- [TASK BRIEF]:
Every entry must be duplicated precisely as written.

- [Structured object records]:
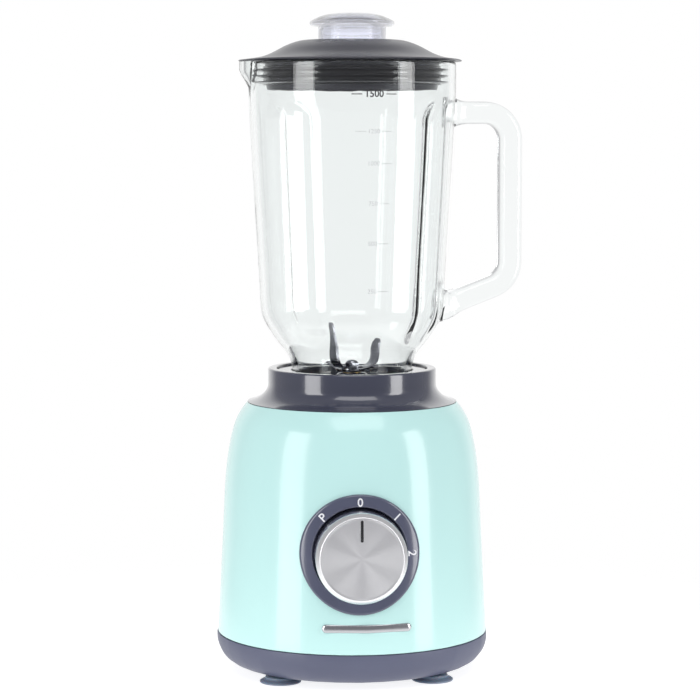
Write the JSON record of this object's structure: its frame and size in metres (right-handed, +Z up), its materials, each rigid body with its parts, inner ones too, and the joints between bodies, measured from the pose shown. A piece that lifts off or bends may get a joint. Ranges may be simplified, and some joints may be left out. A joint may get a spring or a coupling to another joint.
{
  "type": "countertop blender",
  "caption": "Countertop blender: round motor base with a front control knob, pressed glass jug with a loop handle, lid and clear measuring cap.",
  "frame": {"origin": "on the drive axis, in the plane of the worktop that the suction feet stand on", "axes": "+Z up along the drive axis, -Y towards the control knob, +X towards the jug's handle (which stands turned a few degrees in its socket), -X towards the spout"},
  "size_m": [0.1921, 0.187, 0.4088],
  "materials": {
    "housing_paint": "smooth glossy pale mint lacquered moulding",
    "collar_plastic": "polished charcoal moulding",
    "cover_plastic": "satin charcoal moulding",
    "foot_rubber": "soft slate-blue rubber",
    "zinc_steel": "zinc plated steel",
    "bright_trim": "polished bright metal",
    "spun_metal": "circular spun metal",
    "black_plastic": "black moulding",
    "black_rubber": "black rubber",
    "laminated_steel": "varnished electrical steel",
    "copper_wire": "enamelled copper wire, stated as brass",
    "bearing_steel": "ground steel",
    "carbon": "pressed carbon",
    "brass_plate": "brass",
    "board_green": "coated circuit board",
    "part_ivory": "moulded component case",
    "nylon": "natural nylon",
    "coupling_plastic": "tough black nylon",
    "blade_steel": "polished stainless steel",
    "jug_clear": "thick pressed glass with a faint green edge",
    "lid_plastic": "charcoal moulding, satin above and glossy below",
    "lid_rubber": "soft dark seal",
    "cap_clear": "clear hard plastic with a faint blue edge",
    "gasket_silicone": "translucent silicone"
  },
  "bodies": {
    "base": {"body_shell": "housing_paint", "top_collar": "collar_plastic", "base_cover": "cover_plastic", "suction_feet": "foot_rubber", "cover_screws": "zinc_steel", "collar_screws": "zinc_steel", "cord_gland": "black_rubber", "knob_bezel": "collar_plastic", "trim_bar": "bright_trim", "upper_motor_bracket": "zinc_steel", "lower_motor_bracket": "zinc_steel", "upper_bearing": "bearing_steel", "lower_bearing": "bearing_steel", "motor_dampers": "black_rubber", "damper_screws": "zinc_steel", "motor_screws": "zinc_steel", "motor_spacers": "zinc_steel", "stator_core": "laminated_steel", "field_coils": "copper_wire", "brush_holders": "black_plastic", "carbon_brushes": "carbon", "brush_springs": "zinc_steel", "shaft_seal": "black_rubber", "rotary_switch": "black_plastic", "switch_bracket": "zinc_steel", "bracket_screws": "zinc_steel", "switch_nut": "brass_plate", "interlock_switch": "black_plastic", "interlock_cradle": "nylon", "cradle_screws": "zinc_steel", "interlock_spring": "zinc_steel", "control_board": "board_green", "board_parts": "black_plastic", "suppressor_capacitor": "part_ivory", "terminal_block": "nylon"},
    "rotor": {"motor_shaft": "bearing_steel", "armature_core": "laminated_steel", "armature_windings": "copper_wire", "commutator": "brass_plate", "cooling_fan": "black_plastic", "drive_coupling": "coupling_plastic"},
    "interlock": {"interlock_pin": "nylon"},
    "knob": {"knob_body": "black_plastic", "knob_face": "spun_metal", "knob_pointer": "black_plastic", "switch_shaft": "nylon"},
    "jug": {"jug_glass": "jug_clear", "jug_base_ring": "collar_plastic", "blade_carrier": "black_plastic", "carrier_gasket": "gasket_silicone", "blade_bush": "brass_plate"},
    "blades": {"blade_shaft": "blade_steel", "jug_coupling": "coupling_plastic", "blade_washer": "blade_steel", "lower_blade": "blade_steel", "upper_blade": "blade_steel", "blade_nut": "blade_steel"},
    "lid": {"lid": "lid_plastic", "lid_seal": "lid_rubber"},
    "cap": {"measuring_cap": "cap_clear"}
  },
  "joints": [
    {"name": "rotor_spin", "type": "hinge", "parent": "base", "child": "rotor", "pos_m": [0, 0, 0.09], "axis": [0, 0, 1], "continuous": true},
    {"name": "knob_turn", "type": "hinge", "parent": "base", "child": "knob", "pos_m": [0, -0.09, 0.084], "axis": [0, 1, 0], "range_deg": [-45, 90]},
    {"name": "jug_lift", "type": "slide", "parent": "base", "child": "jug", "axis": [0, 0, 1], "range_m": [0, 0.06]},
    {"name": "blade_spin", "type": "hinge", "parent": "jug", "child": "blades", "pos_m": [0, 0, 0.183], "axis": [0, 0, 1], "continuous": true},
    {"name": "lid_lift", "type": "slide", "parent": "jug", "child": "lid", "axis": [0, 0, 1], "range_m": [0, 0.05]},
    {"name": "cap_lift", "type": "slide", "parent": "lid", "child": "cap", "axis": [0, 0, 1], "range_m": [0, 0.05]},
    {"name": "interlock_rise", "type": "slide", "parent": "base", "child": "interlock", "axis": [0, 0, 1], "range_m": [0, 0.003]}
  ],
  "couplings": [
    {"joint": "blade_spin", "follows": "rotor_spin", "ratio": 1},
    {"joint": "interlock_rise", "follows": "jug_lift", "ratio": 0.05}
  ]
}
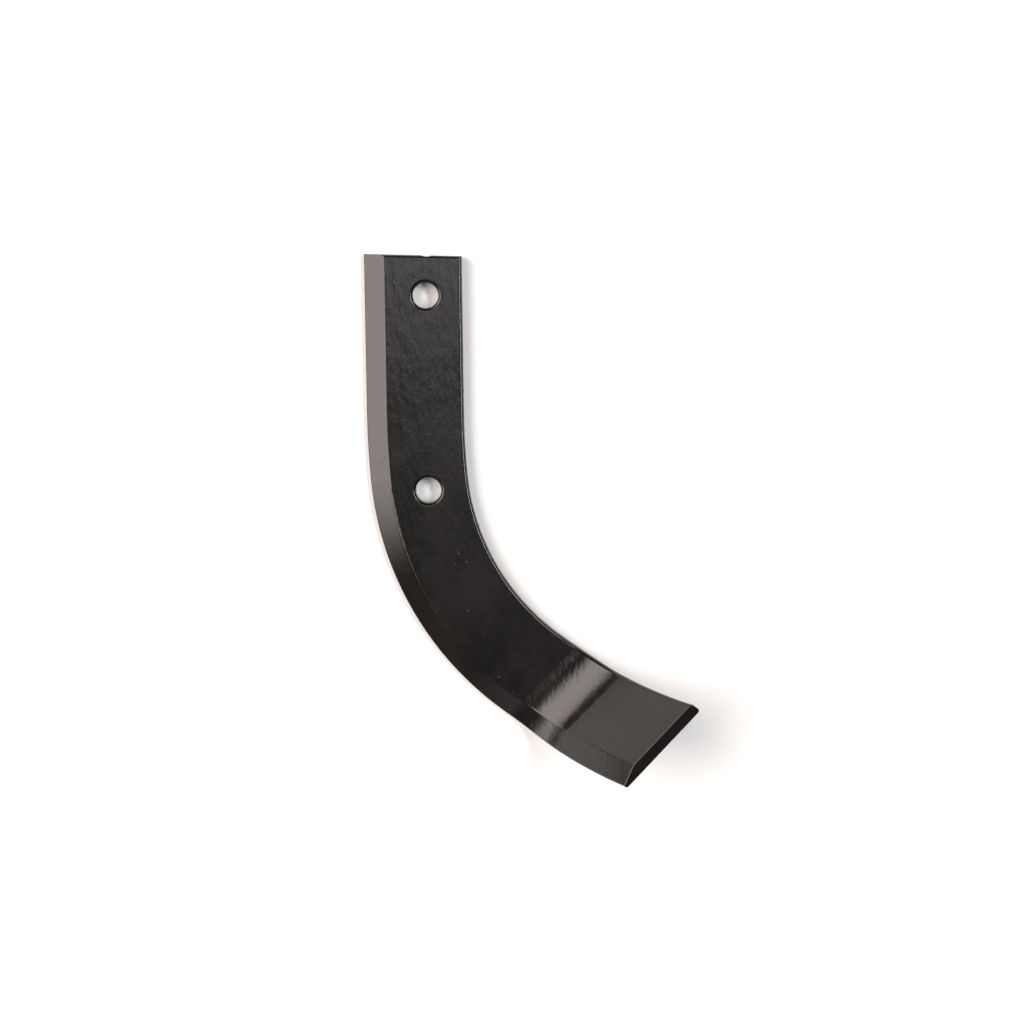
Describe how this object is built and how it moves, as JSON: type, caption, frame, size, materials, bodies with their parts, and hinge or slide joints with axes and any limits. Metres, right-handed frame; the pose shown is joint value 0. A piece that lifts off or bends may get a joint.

- [FINAL RESULT]:
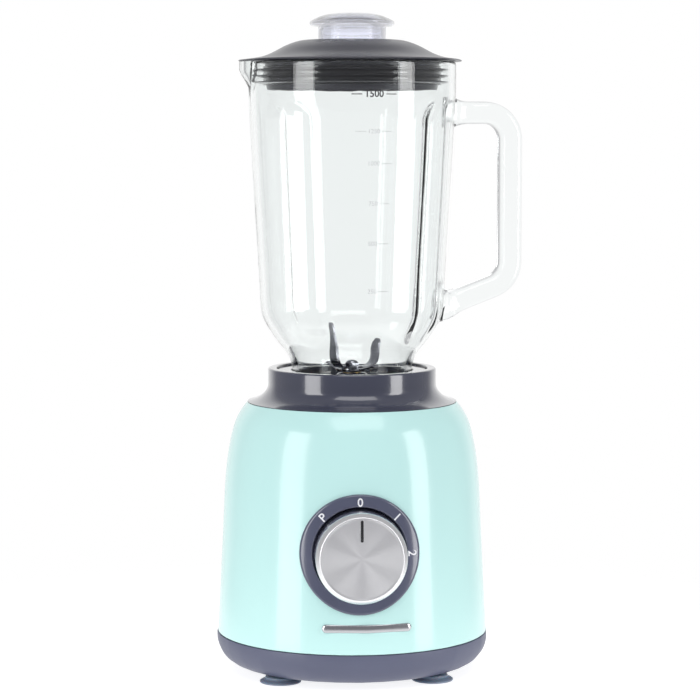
Write the JSON record of this object's structure: its frame and size in metres (right-handed, +Z up), its materials, each rigid body with its parts, inner ones too, and the joints between bodies, measured from the pose shown. A piece that lifts off or bends may get a joint. Ranges may be simplified, and some joints may be left out. A joint may get a spring or a coupling to another joint.
{
  "type": "countertop blender",
  "caption": "Countertop blender: round motor base with a front control knob, pressed glass jug with a loop handle, lid and clear measuring cap.",
  "frame": {"origin": "on the drive axis, in the plane of the worktop that the suction feet stand on", "axes": "+Z up along the drive axis, -Y towards the control knob, +X towards the jug's handle (which stands turned a few degrees in its socket), -X towards the spout"},
  "size_m": [0.1921, 0.187, 0.4088],
  "materials": {
    "housing_paint": "smooth glossy pale mint lacquered moulding",
    "collar_plastic": "polished charcoal moulding",
    "cover_plastic": "satin charcoal moulding",
    "foot_rubber": "soft slate-blue rubber",
    "zinc_steel": "zinc plated steel",
    "bright_trim": "polished bright metal",
    "spun_metal": "circular spun metal",
    "black_plastic": "black moulding",
    "black_rubber": "black rubber",
    "laminated_steel": "varnished electrical steel",
    "copper_wire": "enamelled copper wire, stated as brass",
    "bearing_steel": "ground steel",
    "carbon": "pressed carbon",
    "brass_plate": "brass",
    "board_green": "coated circuit board",
    "part_ivory": "moulded component case",
    "nylon": "natural nylon",
    "coupling_plastic": "tough black nylon",
    "blade_steel": "polished stainless steel",
    "jug_clear": "thick pressed glass with a faint green edge",
    "lid_plastic": "charcoal moulding, satin above and glossy below",
    "lid_rubber": "soft dark seal",
    "cap_clear": "clear hard plastic with a faint blue edge",
    "gasket_silicone": "translucent silicone"
  },
  "bodies": {
    "base": {"body_shell": "housing_paint", "top_collar": "collar_plastic", "base_cover": "cover_plastic", "suction_feet": "foot_rubber", "cover_screws": "zinc_steel", "collar_screws": "zinc_steel", "cord_gland": "black_rubber", "knob_bezel": "collar_plastic", "trim_bar": "bright_trim", "upper_motor_bracket": "zinc_steel", "lower_motor_bracket": "zinc_steel", "upper_bearing": "bearing_steel", "lower_bearing": "bearing_steel", "motor_dampers": "black_rubber", "damper_screws": "zinc_steel", "motor_screws": "zinc_steel", "motor_spacers": "zinc_steel", "stator_core": "laminated_steel", "field_coils": "copper_wire", "brush_holders": "black_plastic", "carbon_brushes": "carbon", "brush_springs": "zinc_steel", "shaft_seal": "black_rubber", "rotary_switch": "black_plastic", "switch_bracket": "zinc_steel", "bracket_screws": "zinc_steel", "switch_nut": "brass_plate", "interlock_switch": "black_plastic", "interlock_cradle": "nylon", "cradle_screws": "zinc_steel", "interlock_spring": "zinc_steel", "control_board": "board_green", "board_parts": "black_plastic", "suppressor_capacitor": "part_ivory", "terminal_block": "nylon"},
    "rotor": {"motor_shaft": "bearing_steel", "armature_core": "laminated_steel", "armature_windings": "copper_wire", "commutator": "brass_plate", "cooling_fan": "black_plastic", "drive_coupling": "coupling_plastic"},
    "interlock": {"interlock_pin": "nylon"},
    "knob": {"knob_body": "black_plastic", "knob_face": "spun_metal", "knob_pointer": "black_plastic", "switch_shaft": "nylon"},
    "jug": {"jug_glass": "jug_clear", "jug_base_ring": "collar_plastic", "blade_carrier": "black_plastic", "carrier_gasket": "gasket_silicone", "blade_bush": "brass_plate"},
    "blades": {"blade_shaft": "blade_steel", "jug_coupling": "coupling_plastic", "blade_washer": "blade_steel", "lower_blade": "blade_steel", "upper_blade": "blade_steel", "blade_nut": "blade_steel"},
    "lid": {"lid": "lid_plastic", "lid_seal": "lid_rubber"},
    "cap": {"measuring_cap": "cap_clear"}
  },
  "joints": [
    {"name": "rotor_spin", "type": "hinge", "parent": "base", "child": "rotor", "pos_m": [0, 0, 0.09], "axis": [0, 0, 1], "continuous": true},
    {"name": "knob_turn", "type": "hinge", "parent": "base", "child": "knob", "pos_m": [0, -0.09, 0.084], "axis": [0, 1, 0], "range_deg": [-45, 90]},
    {"name": "jug_lift", "type": "slide", "parent": "base", "child": "jug", "axis": [0, 0, 1], "range_m": [0, 0.06]},
    {"name": "blade_spin", "type": "hinge", "parent": "jug", "child": "blades", "pos_m": [0, 0, 0.183], "axis": [0, 0, 1], "continuous": true},
    {"name": "lid_lift", "type": "slide", "parent": "jug", "child": "lid", "axis": [0, 0, 1], "range_m": [0, 0.05]},
    {"name": "cap_lift", "type": "slide", "parent": "lid", "child": "cap", "axis": [0, 0, 1], "range_m": [0, 0.05]},
    {"name": "interlock_rise", "type": "slide", "parent": "base", "child": "interlock", "axis": [0, 0, 1], "range_m": [0, 0.003]}
  ],
  "couplings": [
    {"joint": "blade_spin", "follows": "rotor_spin", "ratio": 1},
    {"joint": "interlock_rise", "follows": "jug_lift", "ratio": 0.05}
  ]
}
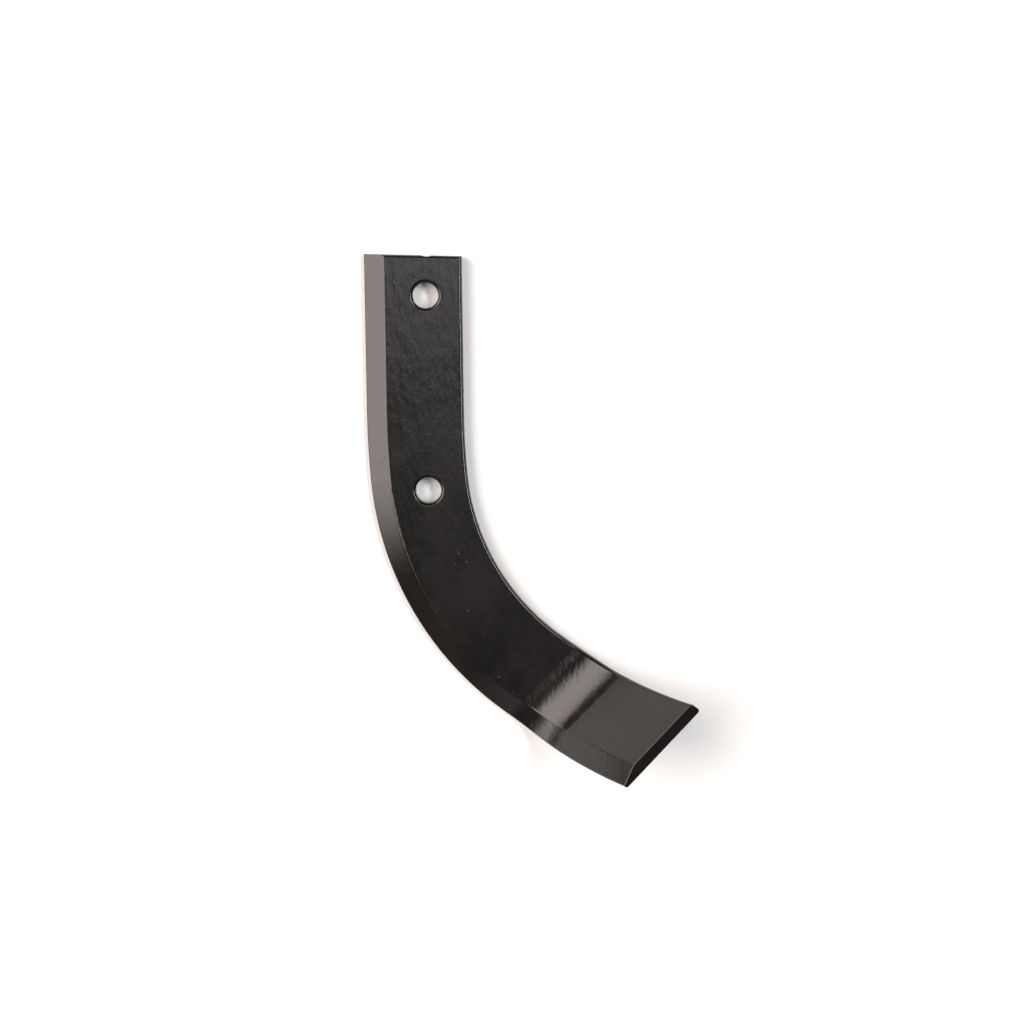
Describe how this object is built and how it moves, as JSON: type, caption, frame, size, materials, bodies with their parts, and hinge or slide joints with axes and any limits. Metres, right-handed frame; the pose shown is joint value 0. A piece that lifts off or bends may get a joint.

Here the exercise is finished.